▸ PROVIDED DATA:
----------

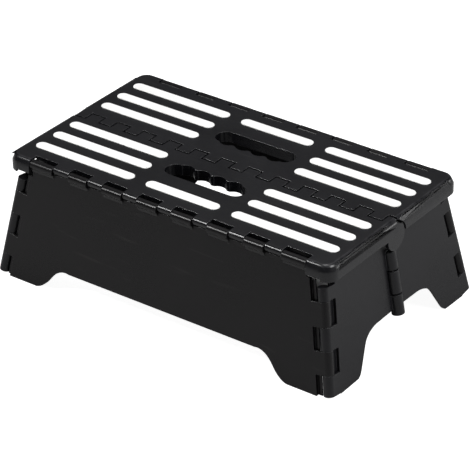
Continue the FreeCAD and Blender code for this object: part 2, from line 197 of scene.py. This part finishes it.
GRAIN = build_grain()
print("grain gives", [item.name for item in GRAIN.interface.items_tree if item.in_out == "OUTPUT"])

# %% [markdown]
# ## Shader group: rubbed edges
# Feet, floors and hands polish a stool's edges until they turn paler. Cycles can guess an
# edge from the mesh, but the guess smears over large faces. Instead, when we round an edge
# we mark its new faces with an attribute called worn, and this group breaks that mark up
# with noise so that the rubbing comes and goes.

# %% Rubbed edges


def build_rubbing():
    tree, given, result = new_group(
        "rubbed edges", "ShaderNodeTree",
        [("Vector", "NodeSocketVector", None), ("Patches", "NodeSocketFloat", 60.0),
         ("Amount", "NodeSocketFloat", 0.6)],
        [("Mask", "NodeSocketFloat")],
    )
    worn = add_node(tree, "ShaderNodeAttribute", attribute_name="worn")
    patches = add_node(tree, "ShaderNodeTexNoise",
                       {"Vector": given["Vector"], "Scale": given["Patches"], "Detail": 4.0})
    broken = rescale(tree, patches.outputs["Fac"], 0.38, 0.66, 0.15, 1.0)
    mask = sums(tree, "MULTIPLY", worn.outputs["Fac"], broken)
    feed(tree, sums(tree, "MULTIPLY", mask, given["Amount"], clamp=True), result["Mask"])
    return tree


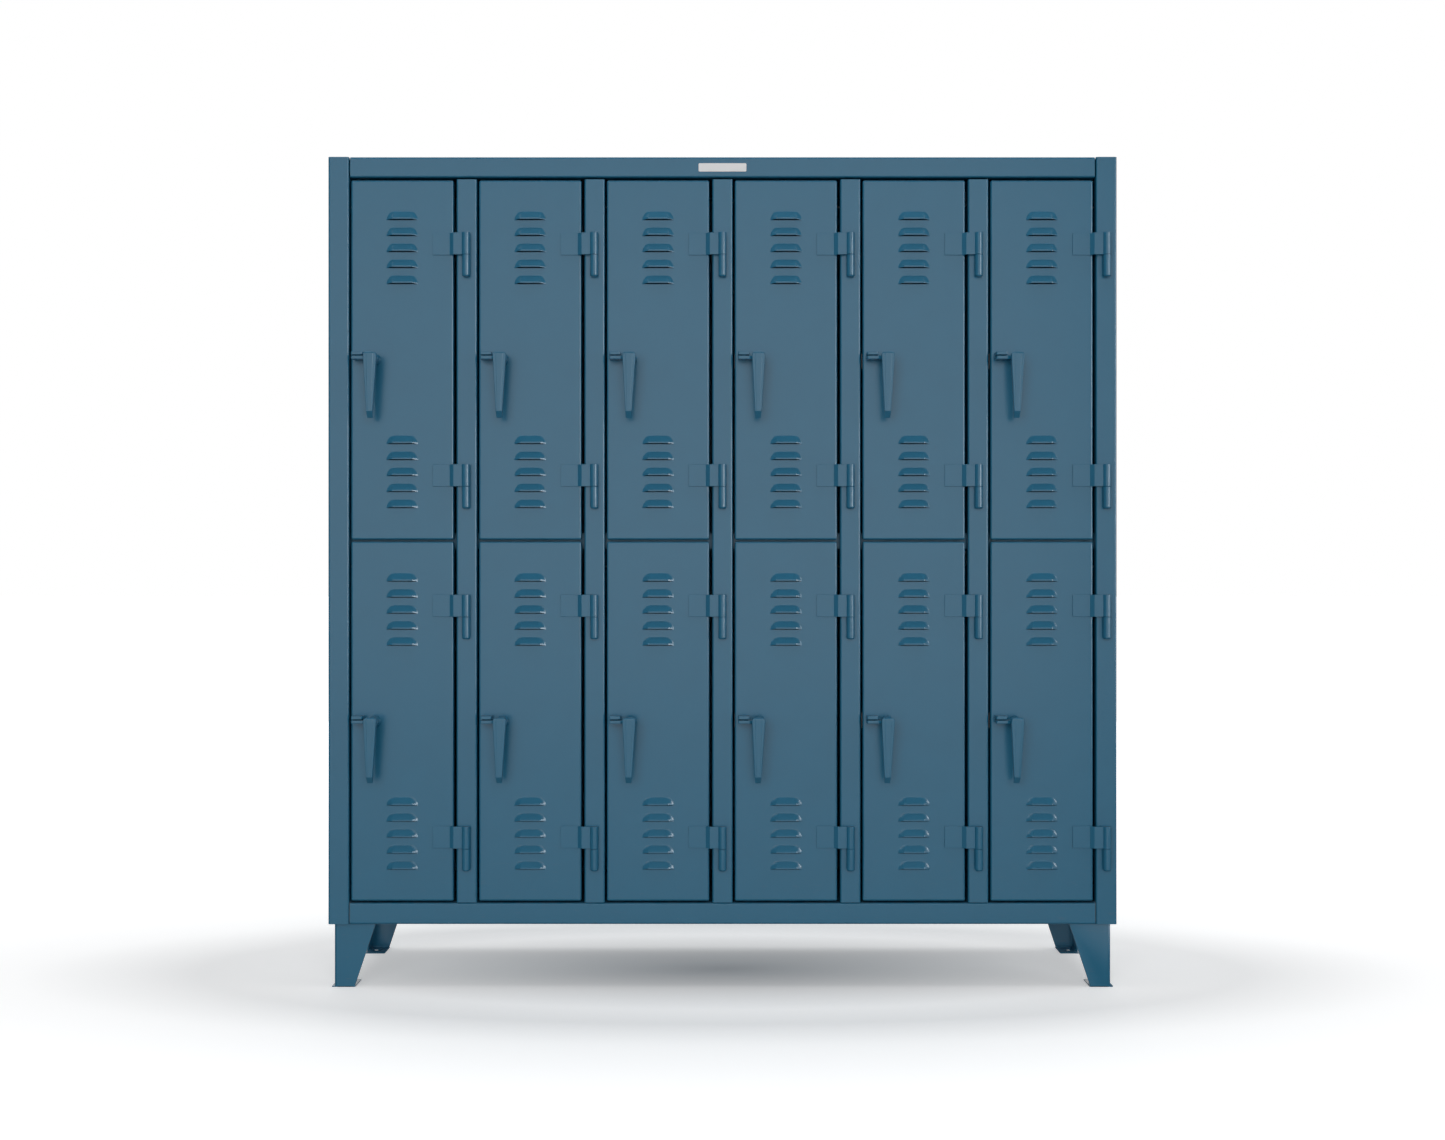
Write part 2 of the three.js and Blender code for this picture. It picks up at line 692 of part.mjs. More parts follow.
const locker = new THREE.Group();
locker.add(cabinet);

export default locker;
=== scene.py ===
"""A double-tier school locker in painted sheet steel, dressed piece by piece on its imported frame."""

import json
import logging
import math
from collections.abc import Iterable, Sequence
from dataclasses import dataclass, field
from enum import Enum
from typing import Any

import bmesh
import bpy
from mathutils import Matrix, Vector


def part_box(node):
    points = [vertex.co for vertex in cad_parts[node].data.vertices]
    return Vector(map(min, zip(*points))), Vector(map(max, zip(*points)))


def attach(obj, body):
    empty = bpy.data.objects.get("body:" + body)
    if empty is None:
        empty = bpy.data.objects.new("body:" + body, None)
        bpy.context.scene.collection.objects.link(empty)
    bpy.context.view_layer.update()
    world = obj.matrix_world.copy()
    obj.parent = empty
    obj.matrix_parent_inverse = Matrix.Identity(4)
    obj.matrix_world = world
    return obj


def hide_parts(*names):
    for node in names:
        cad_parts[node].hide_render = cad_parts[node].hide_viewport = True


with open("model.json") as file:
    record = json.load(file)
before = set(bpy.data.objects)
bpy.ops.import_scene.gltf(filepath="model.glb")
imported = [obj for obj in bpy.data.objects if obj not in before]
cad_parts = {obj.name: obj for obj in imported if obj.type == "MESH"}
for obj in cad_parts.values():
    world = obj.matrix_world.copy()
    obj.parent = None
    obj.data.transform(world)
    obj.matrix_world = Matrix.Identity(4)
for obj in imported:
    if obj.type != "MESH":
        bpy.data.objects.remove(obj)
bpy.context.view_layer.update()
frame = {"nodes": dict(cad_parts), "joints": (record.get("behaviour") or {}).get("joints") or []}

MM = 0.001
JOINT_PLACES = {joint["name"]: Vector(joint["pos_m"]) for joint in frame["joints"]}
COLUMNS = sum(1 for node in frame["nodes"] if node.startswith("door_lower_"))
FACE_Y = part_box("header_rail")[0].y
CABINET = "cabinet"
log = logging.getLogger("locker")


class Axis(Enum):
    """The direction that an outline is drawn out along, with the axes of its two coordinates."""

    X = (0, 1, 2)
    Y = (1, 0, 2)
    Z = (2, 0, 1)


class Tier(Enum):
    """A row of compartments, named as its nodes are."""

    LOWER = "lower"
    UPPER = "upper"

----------

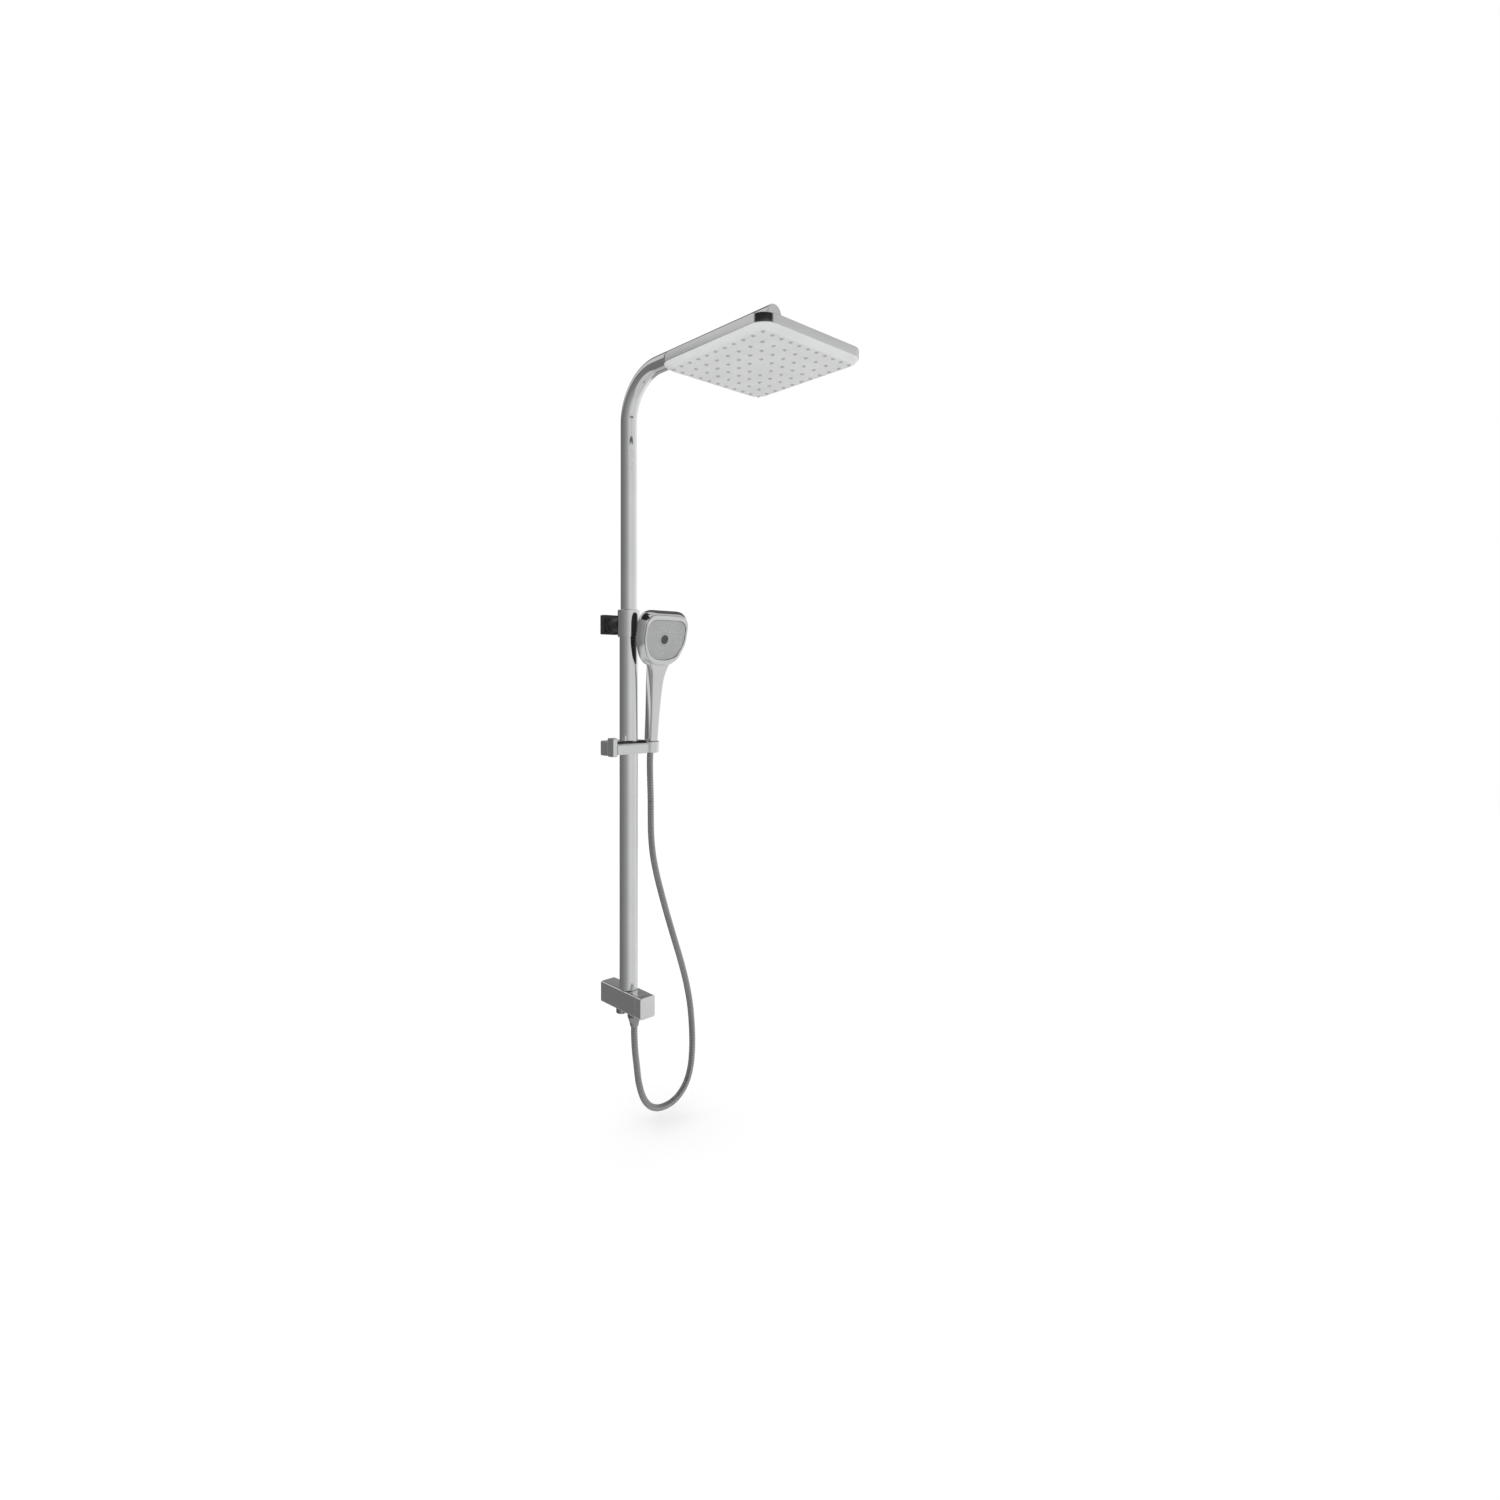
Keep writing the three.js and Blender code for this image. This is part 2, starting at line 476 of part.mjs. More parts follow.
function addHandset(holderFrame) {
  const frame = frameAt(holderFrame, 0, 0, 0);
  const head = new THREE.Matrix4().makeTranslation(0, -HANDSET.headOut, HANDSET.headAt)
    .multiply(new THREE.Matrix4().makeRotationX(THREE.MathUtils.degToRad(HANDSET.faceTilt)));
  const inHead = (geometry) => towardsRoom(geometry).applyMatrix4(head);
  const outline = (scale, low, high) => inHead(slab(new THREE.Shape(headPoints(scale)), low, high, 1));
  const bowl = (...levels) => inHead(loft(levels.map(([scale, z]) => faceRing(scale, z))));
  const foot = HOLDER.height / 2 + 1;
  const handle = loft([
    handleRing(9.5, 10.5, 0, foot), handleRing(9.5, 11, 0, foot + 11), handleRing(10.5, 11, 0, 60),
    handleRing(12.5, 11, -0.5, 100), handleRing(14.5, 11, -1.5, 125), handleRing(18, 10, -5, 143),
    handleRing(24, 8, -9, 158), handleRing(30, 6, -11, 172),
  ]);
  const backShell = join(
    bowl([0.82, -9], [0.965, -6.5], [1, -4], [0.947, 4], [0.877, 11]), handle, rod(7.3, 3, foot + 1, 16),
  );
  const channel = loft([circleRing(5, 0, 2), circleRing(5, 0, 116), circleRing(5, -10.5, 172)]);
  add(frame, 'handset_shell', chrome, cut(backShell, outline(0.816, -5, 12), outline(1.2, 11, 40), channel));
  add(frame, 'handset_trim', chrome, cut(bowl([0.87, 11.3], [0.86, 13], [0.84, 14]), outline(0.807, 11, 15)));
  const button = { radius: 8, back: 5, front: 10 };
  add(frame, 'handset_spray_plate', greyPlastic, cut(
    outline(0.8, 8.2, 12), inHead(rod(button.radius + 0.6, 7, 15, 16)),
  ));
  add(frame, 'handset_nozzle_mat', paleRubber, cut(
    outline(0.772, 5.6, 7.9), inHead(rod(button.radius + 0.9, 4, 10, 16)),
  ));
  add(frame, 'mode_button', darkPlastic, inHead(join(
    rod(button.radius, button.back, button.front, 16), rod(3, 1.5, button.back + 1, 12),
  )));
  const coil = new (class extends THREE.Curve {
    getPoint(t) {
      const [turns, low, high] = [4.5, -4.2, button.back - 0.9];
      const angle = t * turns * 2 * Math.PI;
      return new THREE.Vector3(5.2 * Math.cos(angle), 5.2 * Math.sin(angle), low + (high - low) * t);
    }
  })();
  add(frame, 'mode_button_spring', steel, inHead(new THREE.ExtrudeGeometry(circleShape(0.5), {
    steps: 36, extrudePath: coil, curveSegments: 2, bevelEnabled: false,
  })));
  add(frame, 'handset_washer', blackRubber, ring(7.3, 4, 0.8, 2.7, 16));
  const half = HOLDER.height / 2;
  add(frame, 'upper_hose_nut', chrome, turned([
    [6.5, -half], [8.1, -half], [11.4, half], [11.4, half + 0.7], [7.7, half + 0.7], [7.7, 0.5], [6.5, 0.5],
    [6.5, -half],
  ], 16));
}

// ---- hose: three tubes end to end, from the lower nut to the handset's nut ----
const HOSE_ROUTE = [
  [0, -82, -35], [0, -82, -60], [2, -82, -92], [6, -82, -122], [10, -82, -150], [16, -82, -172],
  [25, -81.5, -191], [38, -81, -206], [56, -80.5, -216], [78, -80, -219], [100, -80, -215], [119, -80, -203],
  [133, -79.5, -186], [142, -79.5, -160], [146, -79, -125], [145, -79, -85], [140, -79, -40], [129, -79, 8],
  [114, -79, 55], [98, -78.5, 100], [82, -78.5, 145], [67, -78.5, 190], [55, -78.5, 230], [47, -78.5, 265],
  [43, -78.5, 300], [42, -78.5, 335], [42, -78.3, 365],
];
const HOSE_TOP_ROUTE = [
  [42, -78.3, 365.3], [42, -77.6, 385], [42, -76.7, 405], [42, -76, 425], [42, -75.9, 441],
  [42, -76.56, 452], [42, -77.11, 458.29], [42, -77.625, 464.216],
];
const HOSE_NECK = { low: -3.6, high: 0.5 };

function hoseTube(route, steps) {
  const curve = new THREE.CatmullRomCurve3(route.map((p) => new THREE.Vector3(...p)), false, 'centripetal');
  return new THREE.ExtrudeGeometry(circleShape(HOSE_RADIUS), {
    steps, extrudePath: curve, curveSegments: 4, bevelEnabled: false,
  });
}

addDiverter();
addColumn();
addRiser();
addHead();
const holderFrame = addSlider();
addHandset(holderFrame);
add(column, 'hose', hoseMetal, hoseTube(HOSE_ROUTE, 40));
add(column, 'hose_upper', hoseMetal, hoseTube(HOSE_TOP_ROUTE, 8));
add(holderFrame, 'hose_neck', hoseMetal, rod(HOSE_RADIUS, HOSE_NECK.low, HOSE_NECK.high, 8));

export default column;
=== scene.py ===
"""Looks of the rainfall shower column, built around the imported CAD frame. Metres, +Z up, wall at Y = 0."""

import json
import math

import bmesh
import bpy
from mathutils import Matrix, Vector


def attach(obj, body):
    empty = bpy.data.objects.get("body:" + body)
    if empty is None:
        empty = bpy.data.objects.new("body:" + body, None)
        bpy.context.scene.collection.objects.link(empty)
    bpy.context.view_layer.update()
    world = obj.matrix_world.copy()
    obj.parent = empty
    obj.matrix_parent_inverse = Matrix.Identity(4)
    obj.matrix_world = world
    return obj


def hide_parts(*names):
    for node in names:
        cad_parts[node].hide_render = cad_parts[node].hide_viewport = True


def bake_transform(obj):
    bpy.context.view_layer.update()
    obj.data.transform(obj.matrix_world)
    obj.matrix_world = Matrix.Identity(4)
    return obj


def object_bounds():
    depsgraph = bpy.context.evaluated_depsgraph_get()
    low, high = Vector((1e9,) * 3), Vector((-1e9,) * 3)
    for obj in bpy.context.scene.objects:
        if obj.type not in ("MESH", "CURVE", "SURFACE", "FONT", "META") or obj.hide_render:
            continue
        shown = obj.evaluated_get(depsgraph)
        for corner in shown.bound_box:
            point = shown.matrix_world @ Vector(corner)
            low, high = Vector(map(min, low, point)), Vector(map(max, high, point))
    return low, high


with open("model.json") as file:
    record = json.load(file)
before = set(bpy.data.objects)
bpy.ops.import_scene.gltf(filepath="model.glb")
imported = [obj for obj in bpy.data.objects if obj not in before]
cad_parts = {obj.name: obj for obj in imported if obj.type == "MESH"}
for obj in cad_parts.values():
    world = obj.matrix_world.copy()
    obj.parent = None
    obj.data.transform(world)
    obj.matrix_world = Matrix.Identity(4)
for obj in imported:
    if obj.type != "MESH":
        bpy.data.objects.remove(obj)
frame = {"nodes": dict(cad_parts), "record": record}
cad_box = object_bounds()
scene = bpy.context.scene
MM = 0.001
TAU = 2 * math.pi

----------

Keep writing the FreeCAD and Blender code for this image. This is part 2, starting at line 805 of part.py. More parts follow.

----------

Each line from the one containing "function hoseTube(route, steps)" through the one containing "depsgraph = bpy.context.evaluated_depsgraph_get()" must be retyped exactly, the first and last of these included.

▸ THE ANSWER:
function hoseTube(route, steps) {
  const curve = new THREE.CatmullRomCurve3(route.map((p) => new THREE.Vector3(...p)), false, 'centripetal');
  return new THREE.ExtrudeGeometry(circleShape(HOSE_RADIUS), {
    steps, extrudePath: curve, curveSegments: 4, bevelEnabled: false,
  });
}

addDiverter();
addColumn();
addRiser();
addHead();
const holderFrame = addSlider();
addHandset(holderFrame);
add(column, 'hose', hoseMetal, hoseTube(HOSE_ROUTE, 40));
add(column, 'hose_upper', hoseMetal, hoseTube(HOSE_TOP_ROUTE, 8));
add(holderFrame, 'hose_neck', hoseMetal, rod(HOSE_RADIUS, HOSE_NECK.low, HOSE_NECK.high, 8));

export default column;
=== scene.py ===
"""Looks of the rainfall shower column, built around the imported CAD frame. Metres, +Z up, wall at Y = 0."""

import json
import math

import bmesh
import bpy
from mathutils import Matrix, Vector


def attach(obj, body):
    empty = bpy.data.objects.get("body:" + body)
    if empty is None:
        empty = bpy.data.objects.new("body:" + body, None)
        bpy.context.scene.collection.objects.link(empty)
    bpy.context.view_layer.update()
    world = obj.matrix_world.copy()
    obj.parent = empty
    obj.matrix_parent_inverse = Matrix.Identity(4)
    obj.matrix_world = world
    return obj


def hide_parts(*names):
    for node in names:
        cad_parts[node].hide_render = cad_parts[node].hide_viewport = True


def bake_transform(obj):
    bpy.context.view_layer.update()
    obj.data.transform(obj.matrix_world)
    obj.matrix_world = Matrix.Identity(4)
    return obj


def object_bounds():
    depsgraph = bpy.context.evaluated_depsgraph_get()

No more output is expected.